The game is a casual puzzle adventure, so your only tasks is to ensure that the old man is able to continue on his way. This is done by shaping the landscape around him in order to keep the path forward accessible. Each scene has multiple layers consisting of hills, roads, roofs and so one, which you can move up or down in order to make them intersect at certain points. The catch is that you cannot manipulate the layer on which the old man is standing, which means you may have to move him back and forth between layers on certain screens before you can continue. Later on in the game you’ll encounter a couple of other obstacles, such as sheep that block his path and walls that need to be knocked down, but things never become too complicated. In addition to walking, the old man also sometimes boards boats, trains, trucks and even an air-balloon, some of which you have to assist by pushing, pulling or lining up tracks.

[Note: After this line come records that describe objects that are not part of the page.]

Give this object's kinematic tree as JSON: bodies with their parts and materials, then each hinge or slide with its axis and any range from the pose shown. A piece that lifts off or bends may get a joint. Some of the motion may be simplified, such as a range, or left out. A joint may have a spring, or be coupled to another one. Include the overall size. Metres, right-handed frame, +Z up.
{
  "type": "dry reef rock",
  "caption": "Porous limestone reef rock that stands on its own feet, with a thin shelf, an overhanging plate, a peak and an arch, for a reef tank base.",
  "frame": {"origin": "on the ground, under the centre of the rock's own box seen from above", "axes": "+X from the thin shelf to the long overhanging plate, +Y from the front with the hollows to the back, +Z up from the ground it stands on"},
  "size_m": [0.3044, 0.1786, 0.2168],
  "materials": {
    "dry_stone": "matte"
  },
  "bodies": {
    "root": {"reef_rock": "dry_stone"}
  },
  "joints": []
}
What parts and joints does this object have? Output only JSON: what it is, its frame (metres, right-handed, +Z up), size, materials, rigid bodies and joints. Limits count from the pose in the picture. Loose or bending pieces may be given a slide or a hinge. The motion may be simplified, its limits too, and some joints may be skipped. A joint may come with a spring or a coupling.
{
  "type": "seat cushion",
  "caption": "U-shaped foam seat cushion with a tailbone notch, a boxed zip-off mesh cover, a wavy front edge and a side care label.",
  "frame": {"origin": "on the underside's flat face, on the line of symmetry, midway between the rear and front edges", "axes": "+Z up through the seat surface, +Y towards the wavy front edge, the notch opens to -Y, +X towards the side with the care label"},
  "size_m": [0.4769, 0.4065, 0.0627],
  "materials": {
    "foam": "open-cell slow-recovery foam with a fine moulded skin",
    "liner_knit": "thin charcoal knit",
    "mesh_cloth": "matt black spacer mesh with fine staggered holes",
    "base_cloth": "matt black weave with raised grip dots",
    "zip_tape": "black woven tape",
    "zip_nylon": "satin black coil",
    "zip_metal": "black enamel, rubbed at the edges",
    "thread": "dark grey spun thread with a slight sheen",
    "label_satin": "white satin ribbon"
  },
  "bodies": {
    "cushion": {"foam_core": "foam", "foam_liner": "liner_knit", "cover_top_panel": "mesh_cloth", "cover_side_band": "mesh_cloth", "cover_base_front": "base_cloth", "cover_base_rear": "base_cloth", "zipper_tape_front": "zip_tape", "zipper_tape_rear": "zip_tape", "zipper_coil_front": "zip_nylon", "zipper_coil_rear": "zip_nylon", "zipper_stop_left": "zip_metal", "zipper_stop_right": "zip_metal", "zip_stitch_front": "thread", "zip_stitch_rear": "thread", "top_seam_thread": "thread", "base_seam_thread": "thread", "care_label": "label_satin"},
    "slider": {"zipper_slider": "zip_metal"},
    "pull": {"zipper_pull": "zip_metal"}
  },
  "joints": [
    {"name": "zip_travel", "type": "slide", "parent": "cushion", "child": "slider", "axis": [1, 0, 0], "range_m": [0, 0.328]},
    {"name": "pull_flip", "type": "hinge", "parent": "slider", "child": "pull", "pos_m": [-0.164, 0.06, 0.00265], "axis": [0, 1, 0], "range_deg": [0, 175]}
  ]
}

Most of your time in Old Man’s Journey will be spent just soaking in the beautiful visuals and imaginative landscapes. The game looks like a pastel painting that has been brought to life and it is one of very few titles where every single scene looks like something you could frame and hang on your wall. The hand drawn art style really gives Old Man’s Journey a lot of charm and since they are rendered in the native resolution of your monitor they will always look great. Each of the whimsical landscapes in the game is just bursting with color and detail, but since it has a very short playtime, we recommend slowing down and really soaking everything in. There are a lot of objects in each scene that you can click on to view some type of small animation, but none of them are essential to completing this game. This means that players can simply rush through the journey and miss a lot of the cool touches.

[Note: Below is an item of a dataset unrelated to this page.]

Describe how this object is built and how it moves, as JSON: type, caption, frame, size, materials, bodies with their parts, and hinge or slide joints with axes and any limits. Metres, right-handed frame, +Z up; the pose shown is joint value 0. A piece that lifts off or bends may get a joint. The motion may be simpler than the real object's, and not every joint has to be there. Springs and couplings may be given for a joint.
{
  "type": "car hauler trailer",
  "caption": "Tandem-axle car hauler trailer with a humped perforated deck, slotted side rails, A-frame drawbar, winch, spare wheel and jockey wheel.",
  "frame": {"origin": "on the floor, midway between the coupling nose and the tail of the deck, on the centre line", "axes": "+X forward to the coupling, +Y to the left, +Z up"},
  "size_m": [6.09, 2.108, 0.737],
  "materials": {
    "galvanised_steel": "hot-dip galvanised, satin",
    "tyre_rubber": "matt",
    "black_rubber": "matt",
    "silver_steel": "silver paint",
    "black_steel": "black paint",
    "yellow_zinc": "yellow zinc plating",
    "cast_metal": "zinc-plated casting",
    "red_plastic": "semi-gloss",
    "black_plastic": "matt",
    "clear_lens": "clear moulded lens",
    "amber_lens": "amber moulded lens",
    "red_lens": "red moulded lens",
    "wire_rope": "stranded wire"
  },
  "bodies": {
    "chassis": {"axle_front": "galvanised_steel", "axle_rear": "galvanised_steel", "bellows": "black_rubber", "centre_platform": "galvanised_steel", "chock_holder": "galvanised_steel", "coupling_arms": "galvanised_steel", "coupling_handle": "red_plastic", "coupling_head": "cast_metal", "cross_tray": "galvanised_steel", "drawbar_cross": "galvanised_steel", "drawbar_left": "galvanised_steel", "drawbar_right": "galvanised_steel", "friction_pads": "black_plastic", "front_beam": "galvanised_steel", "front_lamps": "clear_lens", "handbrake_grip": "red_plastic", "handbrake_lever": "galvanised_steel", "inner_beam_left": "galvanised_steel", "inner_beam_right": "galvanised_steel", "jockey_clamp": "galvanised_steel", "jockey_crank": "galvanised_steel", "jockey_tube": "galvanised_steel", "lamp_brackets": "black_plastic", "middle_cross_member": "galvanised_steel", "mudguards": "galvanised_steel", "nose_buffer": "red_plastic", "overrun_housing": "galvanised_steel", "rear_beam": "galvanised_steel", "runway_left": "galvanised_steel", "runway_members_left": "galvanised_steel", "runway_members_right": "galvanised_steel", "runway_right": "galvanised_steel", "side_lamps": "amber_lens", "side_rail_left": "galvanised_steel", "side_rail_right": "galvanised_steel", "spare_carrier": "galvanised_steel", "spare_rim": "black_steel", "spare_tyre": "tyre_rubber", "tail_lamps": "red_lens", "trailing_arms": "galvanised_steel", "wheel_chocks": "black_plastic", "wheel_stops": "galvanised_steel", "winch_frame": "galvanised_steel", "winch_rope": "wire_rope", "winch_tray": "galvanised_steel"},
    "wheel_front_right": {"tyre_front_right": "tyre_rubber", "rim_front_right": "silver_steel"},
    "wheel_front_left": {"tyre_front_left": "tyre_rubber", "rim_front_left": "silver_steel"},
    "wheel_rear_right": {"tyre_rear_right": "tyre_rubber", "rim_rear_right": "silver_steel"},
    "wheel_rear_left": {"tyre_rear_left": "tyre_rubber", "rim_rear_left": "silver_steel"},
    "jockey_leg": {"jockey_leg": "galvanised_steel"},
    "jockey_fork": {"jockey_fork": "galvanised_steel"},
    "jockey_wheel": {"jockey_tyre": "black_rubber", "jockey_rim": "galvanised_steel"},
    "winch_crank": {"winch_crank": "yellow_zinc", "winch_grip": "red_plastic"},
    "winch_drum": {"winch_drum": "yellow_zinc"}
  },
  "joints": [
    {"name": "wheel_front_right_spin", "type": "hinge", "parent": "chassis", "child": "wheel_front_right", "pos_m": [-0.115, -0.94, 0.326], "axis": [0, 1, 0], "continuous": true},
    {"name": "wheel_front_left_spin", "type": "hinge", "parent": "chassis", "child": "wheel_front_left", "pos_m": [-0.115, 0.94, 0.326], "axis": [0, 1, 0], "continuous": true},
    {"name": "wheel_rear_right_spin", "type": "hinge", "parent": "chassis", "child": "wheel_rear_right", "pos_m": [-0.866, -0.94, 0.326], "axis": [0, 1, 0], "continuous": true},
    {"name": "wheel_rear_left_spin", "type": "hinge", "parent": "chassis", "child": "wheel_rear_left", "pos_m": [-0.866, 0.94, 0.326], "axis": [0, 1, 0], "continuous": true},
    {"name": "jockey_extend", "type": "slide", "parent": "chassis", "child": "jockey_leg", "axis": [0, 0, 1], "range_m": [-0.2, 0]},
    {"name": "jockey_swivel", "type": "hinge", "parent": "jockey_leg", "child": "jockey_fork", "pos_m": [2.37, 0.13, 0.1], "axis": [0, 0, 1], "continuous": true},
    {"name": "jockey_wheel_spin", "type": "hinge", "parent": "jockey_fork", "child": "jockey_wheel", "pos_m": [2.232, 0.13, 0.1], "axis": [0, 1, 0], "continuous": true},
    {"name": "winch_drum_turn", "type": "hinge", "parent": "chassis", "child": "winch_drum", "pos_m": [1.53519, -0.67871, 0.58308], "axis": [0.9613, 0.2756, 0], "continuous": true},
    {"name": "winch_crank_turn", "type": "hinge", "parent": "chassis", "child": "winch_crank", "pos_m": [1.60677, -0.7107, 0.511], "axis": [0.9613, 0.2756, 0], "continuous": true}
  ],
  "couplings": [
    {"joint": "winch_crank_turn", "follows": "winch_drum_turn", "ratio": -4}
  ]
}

The soundtrack to Old Man’s Journey was handled by SCNTFC and really sounds brilliant. Right from the start the tunes are a joy to listen to and never once during the journey did we grow tired of hearing them. The sound effects are all crisp and clear, but don’t expect to hear any voice acting in this title. Instead, the game doesn’t feature any speech at all and the whole story is revealed through the imagery on your screen. At certain key points the old man will sit down for a breather on a bench or other spot, which will then trigger a memory vignette if you click on something interesting in his vicinity. These memory scenes are not interactive, but they look stunning and reveal how the old man met his wife when he was a sailor and how he yearned to return to the sea after settling down and starting a family. Players will begin to get an inkling of where the story is headed after a few of these vignettes, but the ending still packed a very emotional punch.

As much as we really enjoyed joining the old man on his journey, it has to be said that this is not going to be a game for everyone. The pace is very slow and the puzzles may just be too simple for players who like to be challenged. The emotional elements of the story might also not resonate with everyone, depending on what life experiences they have had. Then there is the fact that Old Man’s Journey is a very short and linear game that has no replay value. Finally, the controls can be a little finicky at times when trying to click and drag certain layers, which highlights the fact that the game was definitely made with touch screen mobile devices in mind.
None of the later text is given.